Species II Review

Species II

by William Thomas |
Published on
Release Date:

04 Sep 1998

Running Time:

93 minutes

Certificate:

18

Original Title:

Species II

If you were one of the many who contributed to Species' $100 million gross, you will know what made it so engaging: half-human, half-alien foxtress escapes from lab with intent to mate. As Sil, Natasha Henstridge made her name and the illicit pleasure of admiring her physique while knowing that it was going to sprout H.R. Giger-designed tenticles at any moment was the film's trump card.

In the sequel, Henstridge is Eve, Sil's laboratory-bred offspring, caged and curated by Dr.
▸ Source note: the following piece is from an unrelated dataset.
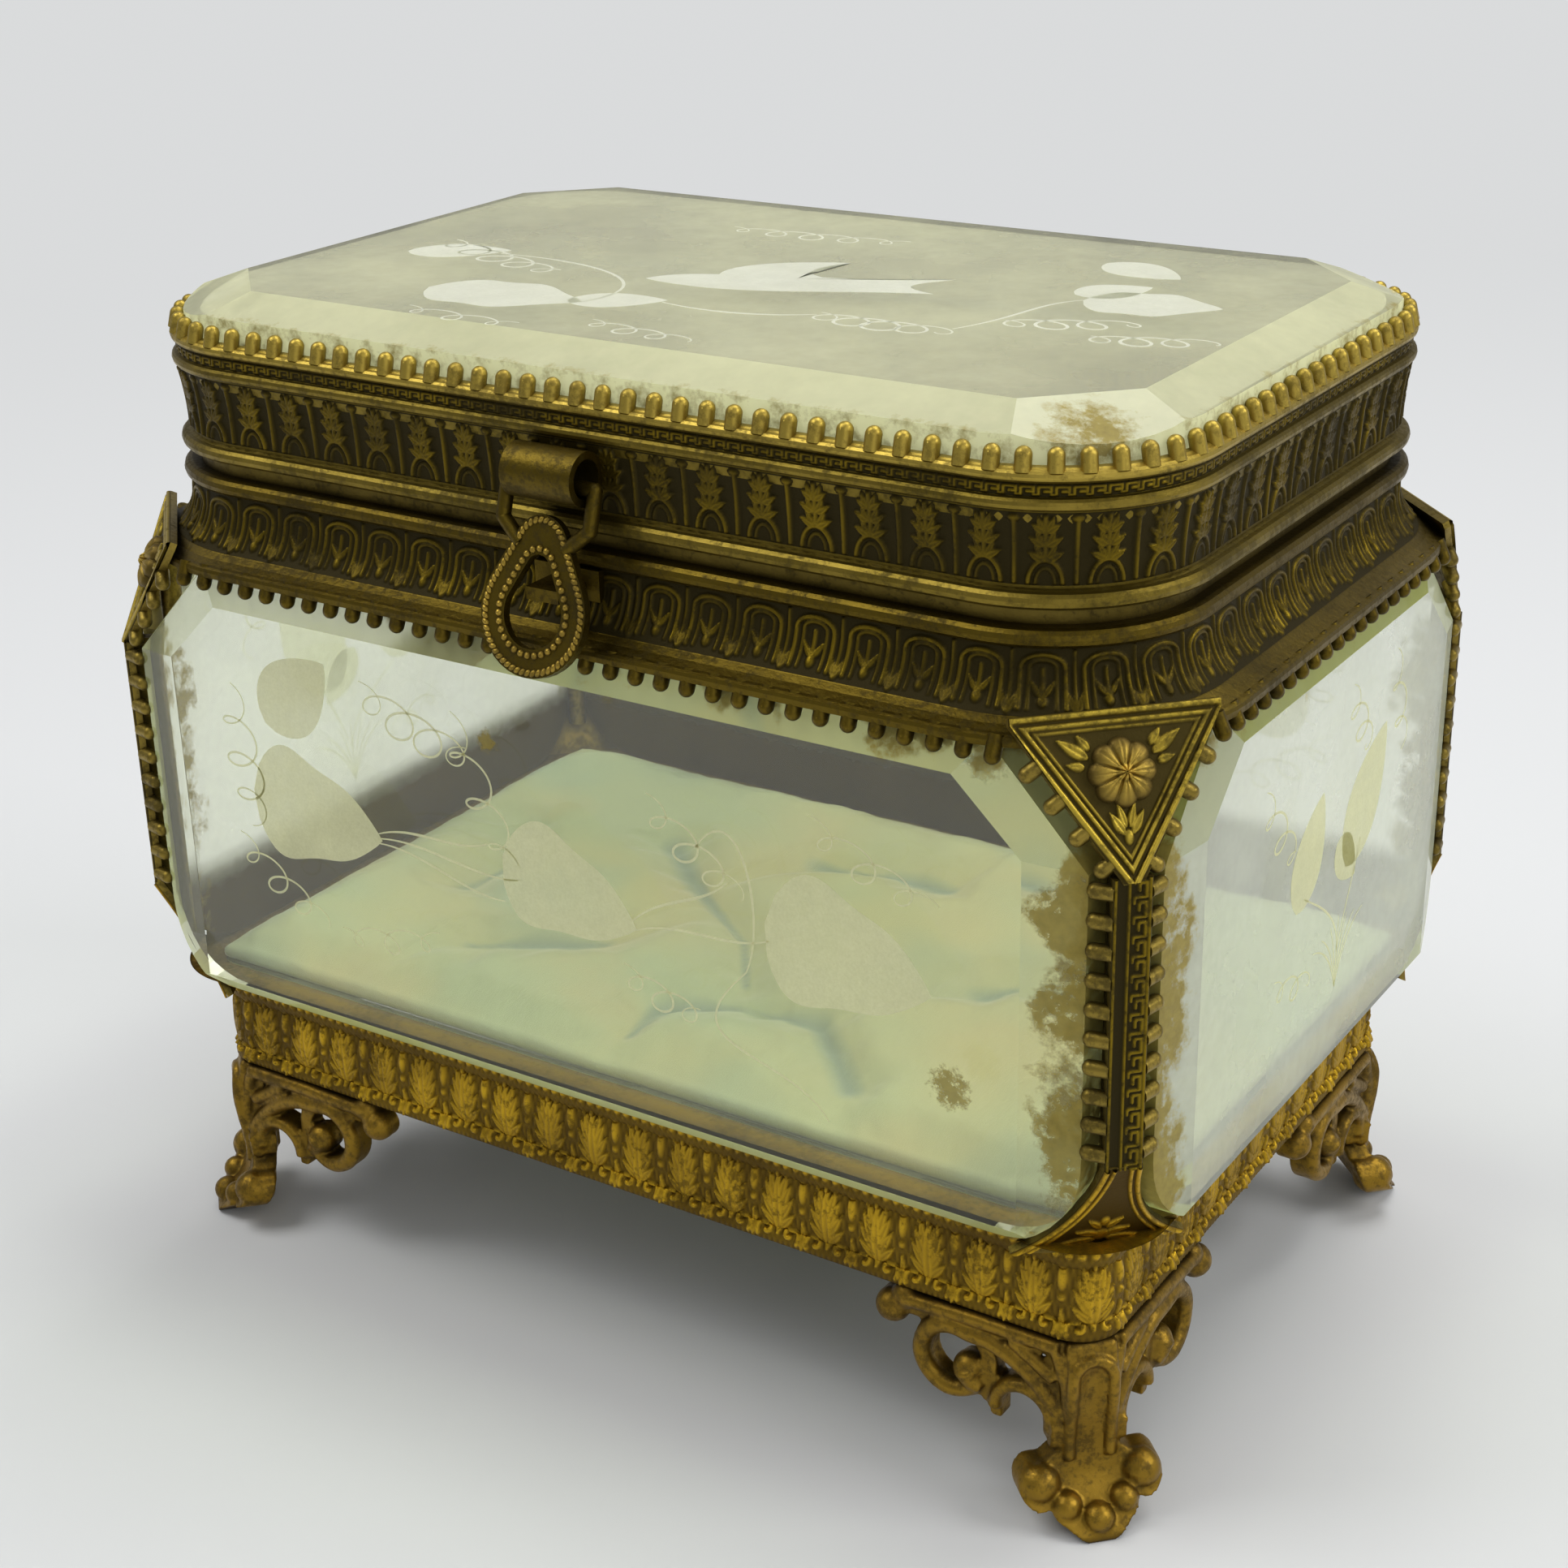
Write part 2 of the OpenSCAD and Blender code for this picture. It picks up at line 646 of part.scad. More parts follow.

Baker (Helgenberger) from the first film. When astrohunk (Justin Lazard) comes back from Mars riddled with alien DNA and starts shagging his way round the female population, Eve is used to entrap him before he "fucks the human race into extinction". There are many similarities between Species I and II (Madsen also reprises his role), but on almost every count, this is an inferior effort.

The acting is toe-curling, be it Lazard's sub-Stephen Baldwin performance (he's supposed to be irresistible to the ladies!) or the should-know-better hamming of Dzundza and Peter Boyle as the mad scientist. The effects - mostly CGI - are a joke, yet the one aspect of the film not(ital) played for post-modern laffs. Worst of all, its misogyny is out of control: Lazard rapes an innocent woman in a supermarket and it's played like Confessions Of A Driving Instructor and Henstridge is now little more than Baywatch fodder, running in slo-mo without a bra for the lads, and dressed exclusively in short, clingy dresses - de rigueur for lab rats, you know.

In Species, Sil, though decoratively employed, was a fearful, predatory superwoman. Here, she's soppy, lovesick and subservient (she's even a terrible driver). Though Species II is far from serious and aimed squarely at the hairy-palmed, it really didn't need to be quite this rotten.